When the price reaches your POI, wait for a CHoCH (Change of Character) to occur. However, ensure this CHoCH is confirmed with a significant candle movement, often referred to as displacement. Trade this choch only when its algin with your bias. The chart below illustrate the CHoCH on EURUSD Pair.

what is choch

How To Trade CHoCH?

First, you need to identify a valid CHoCH. After finding it, move to a lower timeframe and look for a Fair Value Gap (FVG). This is a three-candlestick pattern that indicates inefficient price delivery. When the price comes back to fill this inefficiency, you can execute your trades. Additionally, take advantage of Buy-Side Liquidity (BSL) and Sell-Side Liquidity (SSL) to determine your Take Profit (TP) levels.

how to trade choch

What is Break of Structure (BoS) in Trading?

A BoS happens when the market:

  • Breaks a previous high and creates a new higher high, indicating a bullish continuation.
  • Breaks a previous low and creates a new lower low, indicating a bearish continuation.
What is Break of Structure (BoS) in Trading?

How BoS Differs from CHoCH?

BoS primarily signals the continuation of an existing trend. It occurs when the market breaks through a key structural level, such as a previous swing high or swing low, and establishes a new high or low in line with the current trend.

CHoCH, on the other hand, signals a potential reversal of the current trend. It represents a shift in market sentiment, where the price moves against the prevailing trend and breaks a structural level that contradicts the current trend direction.

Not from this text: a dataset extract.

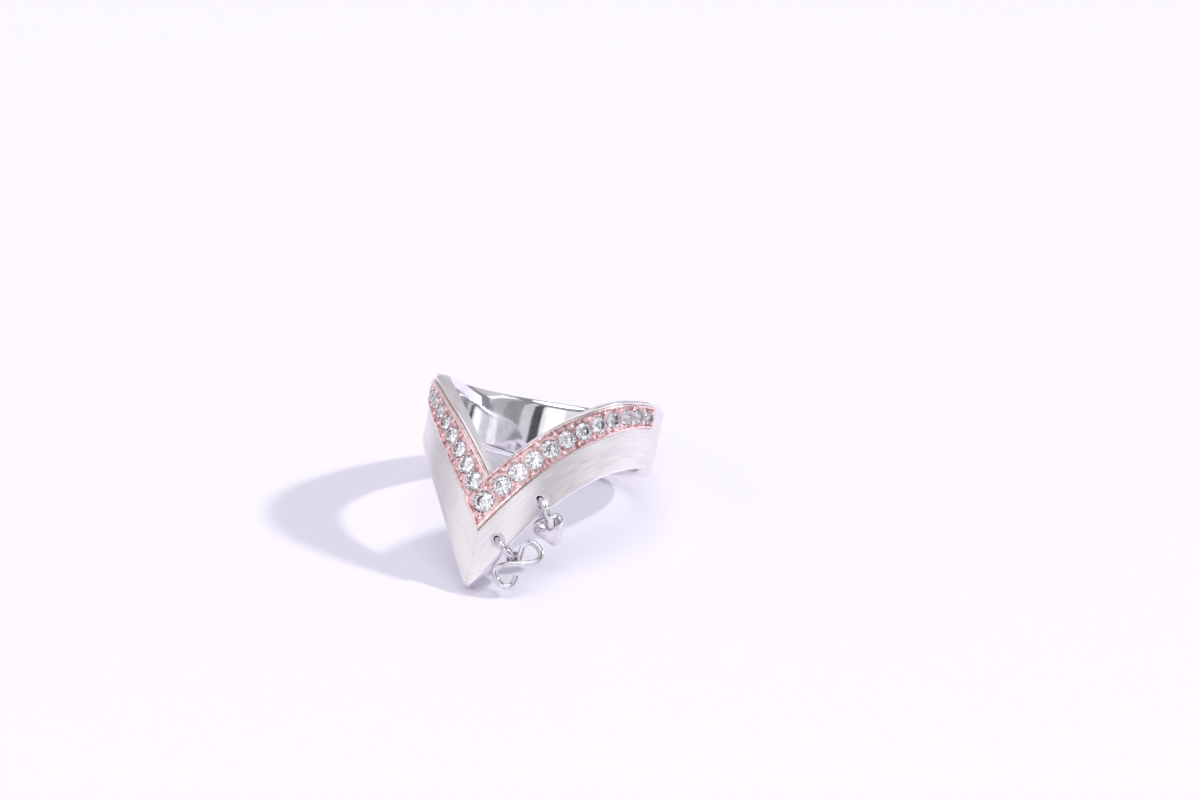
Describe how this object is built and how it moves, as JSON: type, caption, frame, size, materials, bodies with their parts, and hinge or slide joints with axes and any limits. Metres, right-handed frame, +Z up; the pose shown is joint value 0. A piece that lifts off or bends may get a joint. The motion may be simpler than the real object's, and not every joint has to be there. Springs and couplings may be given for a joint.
{
  "type": "chevron ring",
  "caption": "Finger ring lying on its side, its front drawn down into a deep V with a raised stone-set strip and small hanging charms.",
  "frame": {"origin": "middle of the bounding box on the table, so +Z starts where the ring rests", "axes": "+Z up from the table; +Y from the point of the V towards the back of the band; +X across the ring, towards the arm that carries the charms"},
  "size_m": [0.0202, 0.0273, 0.0126],
  "materials": {
    "silver_brushed": "sterling silver, satin brushed along the arms outside, polished inside and on the edges",
    "rose_gold": "rose gold, bright cut with beaded grains",
    "stones": "clear colourless brilliants",
    "silver_polished": "polished silver"
  },
  "bodies": {
    "root": {"band": "silver_brushed", "pave_strip": "rose_gold", "stone_01": "stones", "stone_02": "stones", "stone_03": "stones", "stone_04": "stones", "stone_05": "stones", "stone_06": "stones", "stone_07": "stones", "stone_08": "stones", "stone_09": "stones", "stone_10": "stones", "stone_11": "stones", "stone_12": "stones", "stone_13": "stones", "stone_14": "stones", "stone_15": "stones", "stone_16": "stones", "stone_17": "stones", "stone_18": "stones", "stone_19": "stones", "stone_20": "stones", "stone_21": "stones", "stone_22": "stones", "stone_23": "stones", "jump_ring_infinity": "silver_polished", "infinity_charm": "silver_polished", "jump_ring_heart": "silver_polished", "heart_charm": "silver_polished"}
  },
  "joints": []
}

Frequently Asked Questions

What does CHOCH mean in trading?

CHOCH stands for Change of Character, a term used in ICT (Inner Circle Trading) to describe a shift in market structure, indicating a potential trend reversal. It occurs when the market fails to make new higher highs or lower lows, signaling a change in market sentiment.

How do I use CHOCH in my trading strategy?

To use CHOCH trading meaning in your strategy, you should look for signs of market structure changes—such as the failure to form new higher highs or lower lows—and combine it with other ICT tools like Market Structure and Order Blocks to confirm the potential reversal. Once you spot a CHOCH, you can place trades in the direction of the new trend.

Can CHOCH lead to false signals?

Yes, CHOCH can sometimes give false signals, especially in ranging or choppy markets. It’s important not to rely on CHOCH alone. Combine it with additional ICT concepts like Break of Structure (BOS) and Mitigation Blocks to validate the reversal and avoid false signals.

How can I spot a CHOCH on a chart?

A CHOCH can be spotted on a chart when the price fails to break a previous higher high or lower low, signaling a potential market shift. Watch for price action on key levels of support or resistance, and confirm the signal with increased volume or other ICT indicators for higher accuracy.

Is CHOCH used for day trading or long-term trading?

CHOCH can be applied to both day trading and long-term trading, but it is particularly useful for short-term traders who need to spot trend reversals quickly. When combined with other ICT strategies, CHOCH can also help identify longer-term trend changes for swing traders and investors.